Only Murders in the Building
Simultaneously a wonderful modern showcase for one of the most enduring comedy pairings in Hollywood and an affectionate lambasting of (white) podcast culture, Only Murders in The Building is one of the years best debuts. Steve Martin and Martin Short pair up once more, joined by Selena Gomez as a trio of true crime podcast fans who start a podcast of their own when someone in their well-to-do New York City apartment building dies, and foul play is suspected. Only Murders in the Building uses its central trio to do remarkably funny generational comedy (Martin and Short are extremely good as bumbling Boomers) while also building out its very small world into a surprising strong and diverse cast of compelling characters enveloped in a mystery that’s just as engrossing to viewers as it is to its characters.
Wandavision
W andaVision cracked through the culture in a way none of Marvel’s Disney Plus shows have done since, despite their steady drumbeat of release throughout 2021. It was still captivating. The mystery was enticing, the Brief History of the American Sitcom framing was clever, the production design was inviting both from a visual and How-Many-Nerdy-Details-Can-I-Find perspective.
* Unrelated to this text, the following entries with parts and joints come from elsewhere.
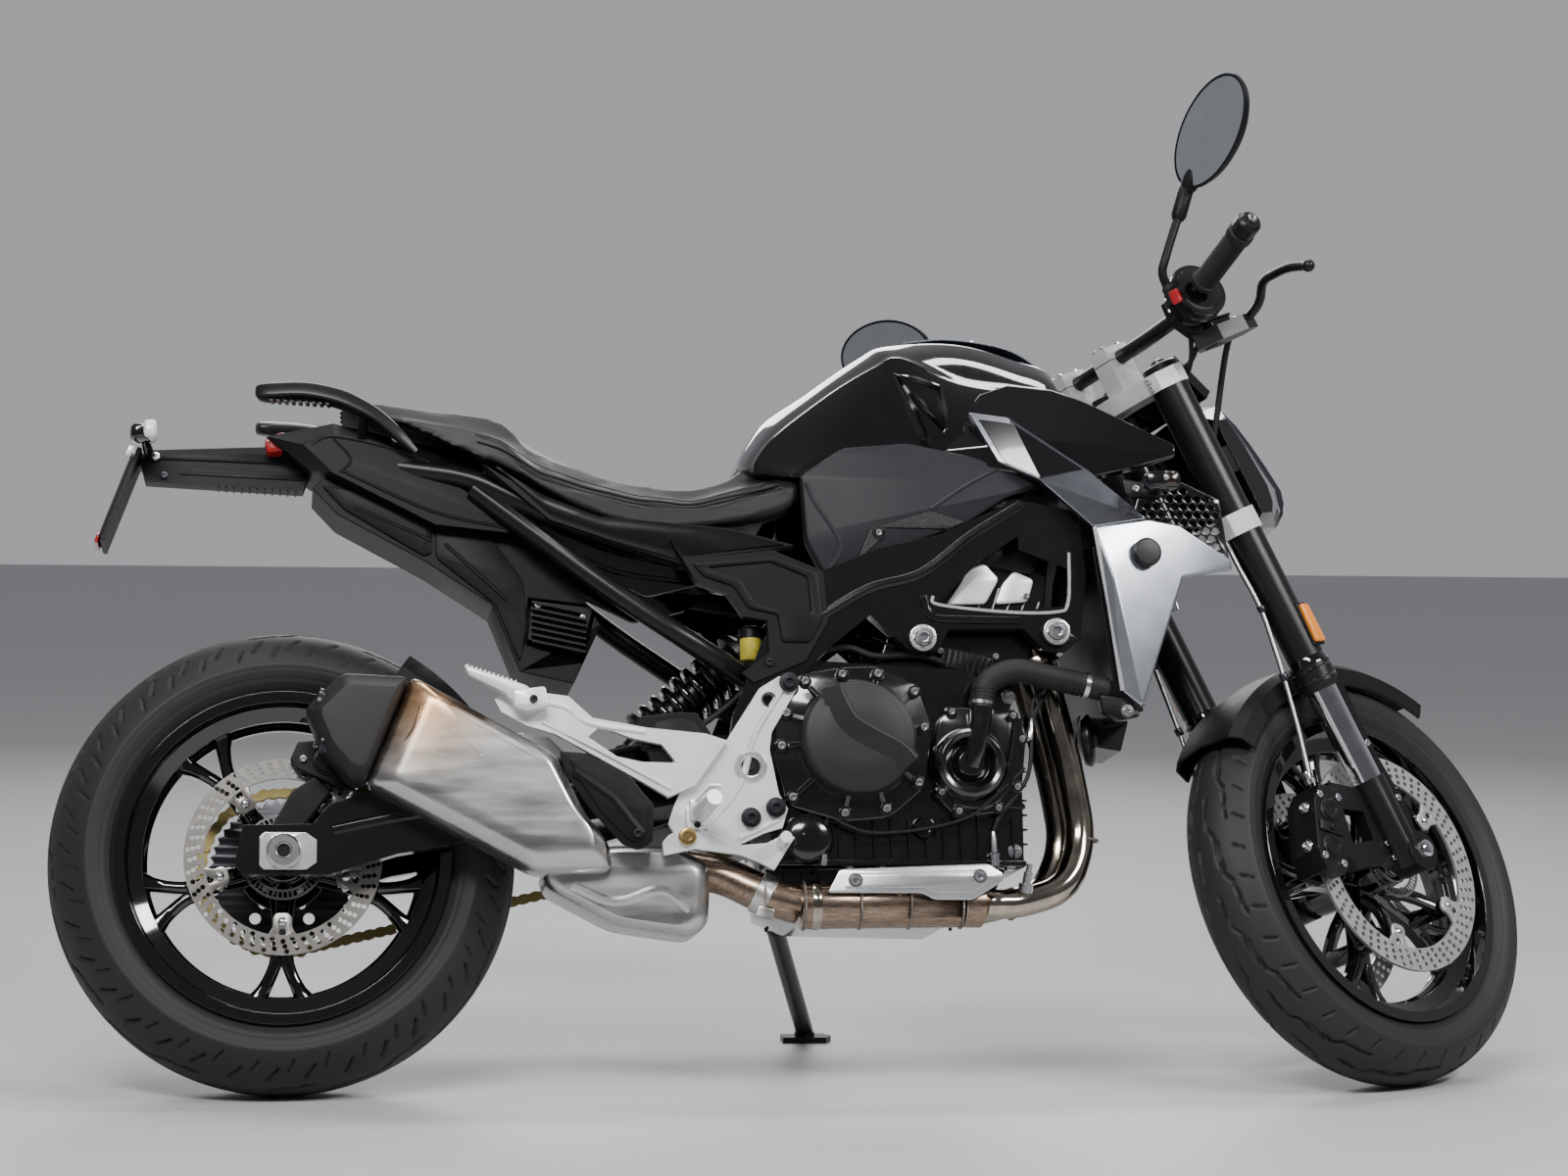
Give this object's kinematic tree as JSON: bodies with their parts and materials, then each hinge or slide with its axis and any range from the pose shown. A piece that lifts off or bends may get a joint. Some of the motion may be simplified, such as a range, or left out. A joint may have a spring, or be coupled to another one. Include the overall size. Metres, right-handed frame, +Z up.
{
  "type": "standard motorcycle",
  "caption": "Naked road motorcycle with twin-cylinder engine, bridge frame and low muffler, leaning on its side stand with the bars turned left.",
  "frame": {"origin": "middle of the whole machine's box, on the ground it stands on", "axes": "+X forwards, +Y to the rider's left, +Z up from the ground; the machine leans towards +Y"},
  "size_m": [2.0983, 0.8344, 1.409],
  "materials": {
    "black_casting": "gloss black coat",
    "bright_aluminium": "machined",
    "chain_gold": "satin",
    "chrome": "polished",
    "disc_steel": "ground",
    "gloss_black_paint": "gloss",
    "gloss_plastic": "gloss",
    "graphite_paint": "metallic",
    "matt_plastic": "fine grain",
    "rubber": "matt",
    "satin_black_paint": "satin",
    "seat_cover": "grained",
    "silver_casting": "fine blasted",
    "silver_paint": "metallic",
    "stainless": "brushed",
    "steel": "satin",
    "tyre": "matt"
  },
  "bodies": {
    "frame": {"air_grilles": "matt_plastic", "brake_reservoir": "gloss_plastic", "catalyst_pipe": "stainless", "chain": "chain_gold", "coolant_hose": "rubber", "cylinder_guard": "matt_plastic", "cylinder_head": "black_casting", "engine_case": "black_casting", "engine_covers": "black_casting", "exhaust_headers": "stainless", "foot_controls": "silver_casting", "footrest_plates": "silver_casting", "footrests": "silver_casting", "grab_handles": "satin_black_paint", "heat_shields": "bright_aluminium", "hugger": "matt_plastic", "indicators": "gloss_plastic", "main_frame": "satin_black_paint", "muffler": "stainless", "muffler_end_cap": "matt_plastic", "plate_carrier": "matt_plastic", "radiator": "black_casting", "rear_axle": "bright_aluminium", "rear_caliper": "black_casting", "regulator": "black_casting", "seat": "seat_cover", "shock": "satin_black_paint", "shroud_strips": "graphite_paint", "shrouds": "silver_paint", "side_covers": "matt_plastic", "stand_bracket": "satin_black_paint", "subframe": "satin_black_paint", "swingarm": "satin_black_paint", "tail_cowl": "matt_plastic", "tank_cover": "gloss_black_paint", "tank_side_panels": "matt_plastic", "undertail": "matt_plastic"},
    "steering": {"fork_legs": "satin_black_paint", "fork_inner_tubes": "chrome", "triple_clamps": "silver_casting", "handlebar": "satin_black_paint", "grips": "rubber", "bar_controls": "matt_plastic", "mirrors": "matt_plastic", "headlamp": "gloss_plastic", "display": "gloss_plastic", "front_mudguard": "matt_plastic", "front_calipers": "black_casting", "front_axle": "bright_aluminium", "brake_lines": "rubber"},
    "front_wheel": {"front_tyre": "tyre", "front_rim": "gloss_black_paint", "front_discs": "disc_steel"},
    "rear_wheel": {"rear_tyre": "tyre", "rear_rim": "gloss_black_paint", "rear_disc": "disc_steel", "rear_sprocket": "steel"},
    "side_stand": {"side_stand": "satin_black_paint"}
  },
  "joints": [
    {"name": "steering_turn", "type": "hinge", "parent": "frame", "child": "steering", "pos_m": [0.7579, -0.17031, 0.27248], "axis": [-0.4183, 0.2157, 0.8823], "range_deg": [-66, 0]},
    {"name": "front_wheel_spin", "type": "hinge", "parent": "steering", "child": "front_wheel", "pos_m": [0.77954, -0.15292, 0.27849], "axis": [-0.4947, 0.7606, -0.4205], "continuous": true},
    {"name": "rear_wheel_spin", "type": "hinge", "parent": "frame", "child": "rear_wheel", "pos_m": [-0.73416, -0.16141, 0.3089], "axis": [0, 0.9714, -0.2375], "continuous": true},
    {"name": "side_stand_fold", "type": "hinge", "parent": "frame", "child": "side_stand", "pos_m": [-0.04463, -0.05948, 0.2121], "axis": [-0.2824, 0.903, 0.3237], "range_deg": [0, 102.6]}
  ]
}
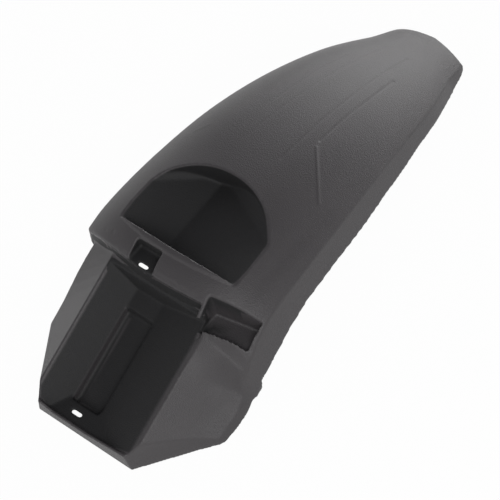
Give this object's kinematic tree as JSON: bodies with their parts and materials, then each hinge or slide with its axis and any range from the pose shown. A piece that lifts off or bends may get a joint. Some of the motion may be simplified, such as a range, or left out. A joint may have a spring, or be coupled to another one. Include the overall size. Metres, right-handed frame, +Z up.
{
  "type": "rear hugger mudguard",
  "caption": "One-piece moulded guard that arches over a rear tyre, with a stepped front deck, a channel, recesses and tie slots.",
  "frame": {"origin": "under the middle of the guard, on the surface that its rim rests on", "axes": "+Z up, +Y along the guard from its front edge to its tail, +X to its right as seen from the front edge"},
  "size_m": [0.2095, 0.484, 0.1075],
  "materials": {
    "grained_black": "black moulded plastic with a fine leather-like grain, smoother in its recesses"
  },
  "bodies": {
    "root": {"mudguard": "grained_black"}
  },
  "joints": []
}
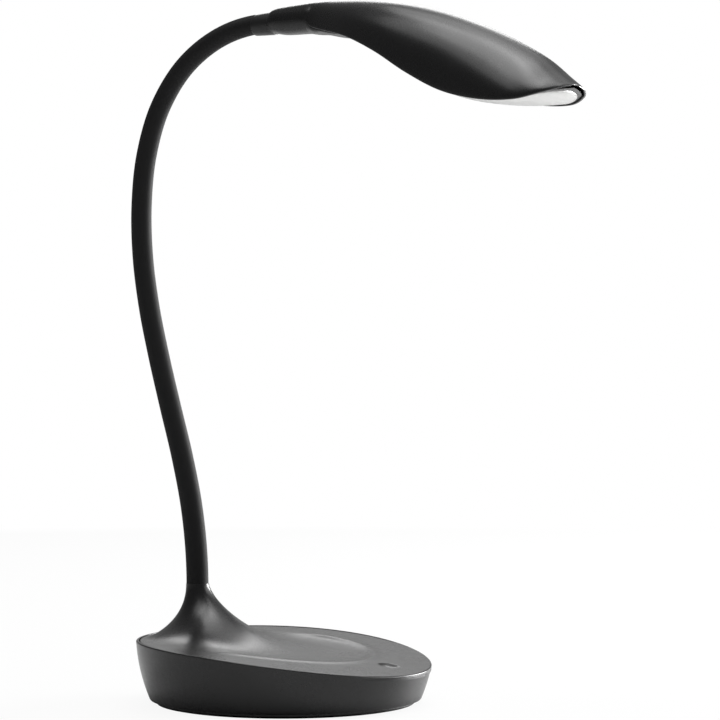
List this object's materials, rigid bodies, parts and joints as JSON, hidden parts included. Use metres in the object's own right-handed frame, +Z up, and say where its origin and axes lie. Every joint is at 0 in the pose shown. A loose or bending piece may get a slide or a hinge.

Pinning it all together were Elizabeth Olsen and Paul Bettany, perennially sidelined in Marvel’s feature films, crackling with chemistry for the audience and each other.
Succession
HBO’s darkly comic, Murdochian King Lear became a breakout hit in its first two seasons, simultaneously satirizing, challenging and capitalizing on a polarized nation’s obsession with our billionaire elite. Well, as this fall’s third season has made apparent, the show was just getting started. In the aftermath of patriarch Logan’s (Brian Cox) public betrayal at the hands of his love-starved, try-hard son Kendall (Jeremy Strong), the Roy clan has devolved into a civil war conducted mostly through some of the most elaborately uncivil dialogue on television.